Since then, the technology landscape has shifted so far as to be nearly unrecognizable. And Hall, like other teachers, has had to adapt. “You just have to continue to grow and change,” said Hall, a Nashville public schools librarian who has also worked as a reading and language arts teacher. “The technology’s always going to be better and different and newer, but you have to have the foundation.”
Hall was one of 60 people from 15 states and three countries who arrived in Providence last month for a weeklong Summer Institute on Digital Literacy July 14-19 spearheaded by two University of Rhode Island professors. The group ranged from elementary school teachers and college professors to media specialists, a journalist and a filmmaker, and they convened for an intensive exploration of incorporating multimedia platforms and promoting digital savvy in the classroom.
It was, said Barrington public schools reading specialist and URI Ph.D. student Mark Davis, “like summer camp for literacy and media folks.”

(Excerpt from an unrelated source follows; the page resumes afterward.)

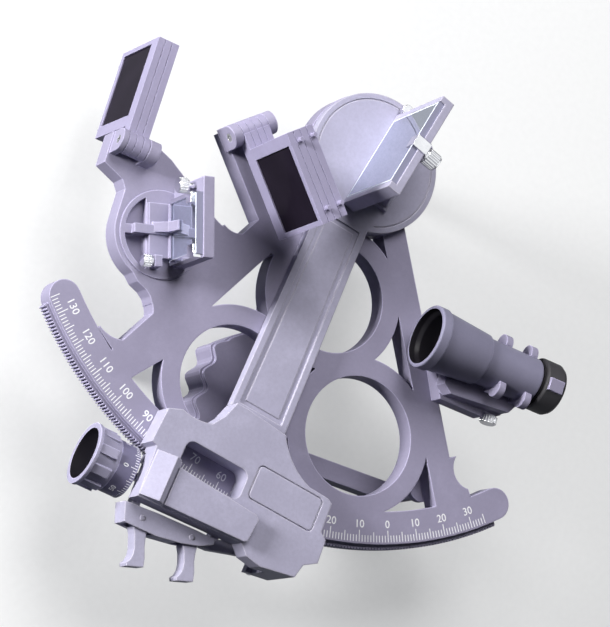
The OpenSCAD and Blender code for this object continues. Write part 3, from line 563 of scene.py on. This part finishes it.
@dataclass(frozen=True)
class LensGlass(Finish):
    """Clear coated glass of a lens."""

    light_shade: float = 1.4
    roughness: float = 0.02
    roughness_spread: float = 0.03
    clearness: float = 0.25
    coat: float = 0.5

    def paint(self, sheet: NodeSheet, surface: bpy.types.Node, where: Socket) -> None:
        """Sets the shader.

        Args:
            sheet: the material's node sheet.
            surface: the Principled shader.
            where: the Object coordinates.
        """
        film = sheet.noise(where, LENS_FILM)
        tone = sheet.spread(film, LENS_FILM, self.colour, shade(self.colour, self.light_shade))
        sheet.feed(tone, surface, "Base Color")
        sheet.feed(sheet.line(film, self.roughness_spread, self.roughness), surface, "Roughness")
        surface.inputs["Transmission Weight"].default_value = self.clearness
        surface.inputs["Coat Weight"].default_value = self.coat


@dataclass(frozen=True)
class SoftRubber(Finish):
    """Matt black rubber with a fine grain and a faint pale bloom."""

    bloom_shade: float = 1.9
    roughness: float = 0.52
    roughness_spread: float = 0.15
    grain: float = 0.25
    grain_depth: float = 0.0001
    edge_mm: float = 0.5

    def paint(self, sheet: NodeSheet, surface: bpy.types.Node, where: Socket) -> None:
        """Sets the shader.

        Args:
            sheet: the material's node sheet.
            surface: the Principled shader.
            where: the Object coordinates.
        """
        bloom = sheet.noise(where, RUBBER_BLOOM)
        tone = sheet.spread(bloom, RUBBER_BLOOM, self.colour, shade(self.colour, self.bloom_shade))
        sheet.feed(tone, surface, "Base Color")
        sheet.feed(sheet.line(bloom, self.roughness_spread, self.roughness), surface, "Roughness")
        grain = sheet.noise(where, RUBBER_GRAIN)
        sheet.feed(sheet.bump(grain, self.grain, self.grain_depth, sheet.rounding(self.edge_mm)),
                   surface, "Normal")


@dataclass(frozen=True)
class FillPaint(Finish):
    """Matt paint of a mark, slightly worn."""

    worn_shade: float = 0.88
    roughness: float = 0.6

    def paint(self, sheet: NodeSheet, surface: bpy.types.Node, where: Socket) -> None:
        """Sets the shader.

        Args:
            sheet: the material's node sheet.
            surface: the Principled shader.
            where: the Object coordinates.
        """
        wear = sheet.noise(where, PAINT_WEAR)
        tone = sheet.spread(wear, PAINT_WEAR, shade(self.colour, self.worn_shade), self.colour)
        sheet.feed(tone, surface, "Base Color")
        surface.inputs["Roughness"].default_value = self.roughness


@dataclass
class Wardrobe:
    """The materials, each made when a node first asks for it."""

    made: dict[str, bpy.types.Material] = field(default_factory=dict)

    def get(self, finish: Finish) -> bpy.types.Material:
        """Makes a finish once and keeps it.

        Args:
            finish: the finish.

        Returns:
            Its material.
        """
        if finish.name not in self.made:
            self.made[finish.name] = finish.make()
        return self.made[finish.name]

    def dress(self, node: str, finish: Finish) -> None:
        """Gives a CAD node its finish.

        Args:
            node: the node's name.
            finish: the finish.
        """
        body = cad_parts[node]
        material = self.get(finish)
        if body.material_slots:
            for slot in body.material_slots:
                slot.material = material
        else:
            body.data.materials.append(material)
        log.info("dressed %s in %s", node, finish.name)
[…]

For Renee Hobbs, founding director of URI’s Harrington School of Communication and Media, who created the institute with School of Education assistant professor Julie Coiro, the week was in part a chance to capitalize on what she saw as an emerging strength at the Harrington School.
“This initiative puts a stake in the ground around our commitment to doing the most cutting-edge, the most innovative teaching and learning with digital media tools, texts and technology,” she said. The cost was $600 for participants, many of whom said they were sponsored by their institutions.
It was also a rare opportunity for cross-disciplinary professional collaboration.
“It’s so much fun meeting smart people from everywhere that really are passionate about what they do,” said Ed McDonough, a high school television-production teacher from Canton, Mass., who said the institute was a departure from the conferences he usually attends, which are more narrowly tailored.
The institute’s nine-hour days began with mornings of guest speakers, ranging from R.I. Education Commissioner Deborah Gist to media theorist and author Doug Rushkoff, who encouraged broad thinking about the role of changing technology and media in society and education.
In the afternoons, participants taught each other about new digital tools, debated “hot topics” like “Wikipedia: Friend or foe?” and then clustered in small teams to collaborate on weeklong projects — like a lesson plan or a YouTube video – that they could take back to their jobs.
The results surpassed her expectations: In a survey at the end of the week, 70 percent of the participants said it was the best professional-development program they had ever attended. “I’ve had a lot of experience teaching teachers, but I’ve never had results that were quite this astonishing,” Hobbs said.
Joan Mandell, a filmmaker and museum curator from Detroit who produces documentary films for educational distribution, saw real-time news shape the lessons she drew from the institute: Detroit filed for bankruptcy while she was in Rhode Island.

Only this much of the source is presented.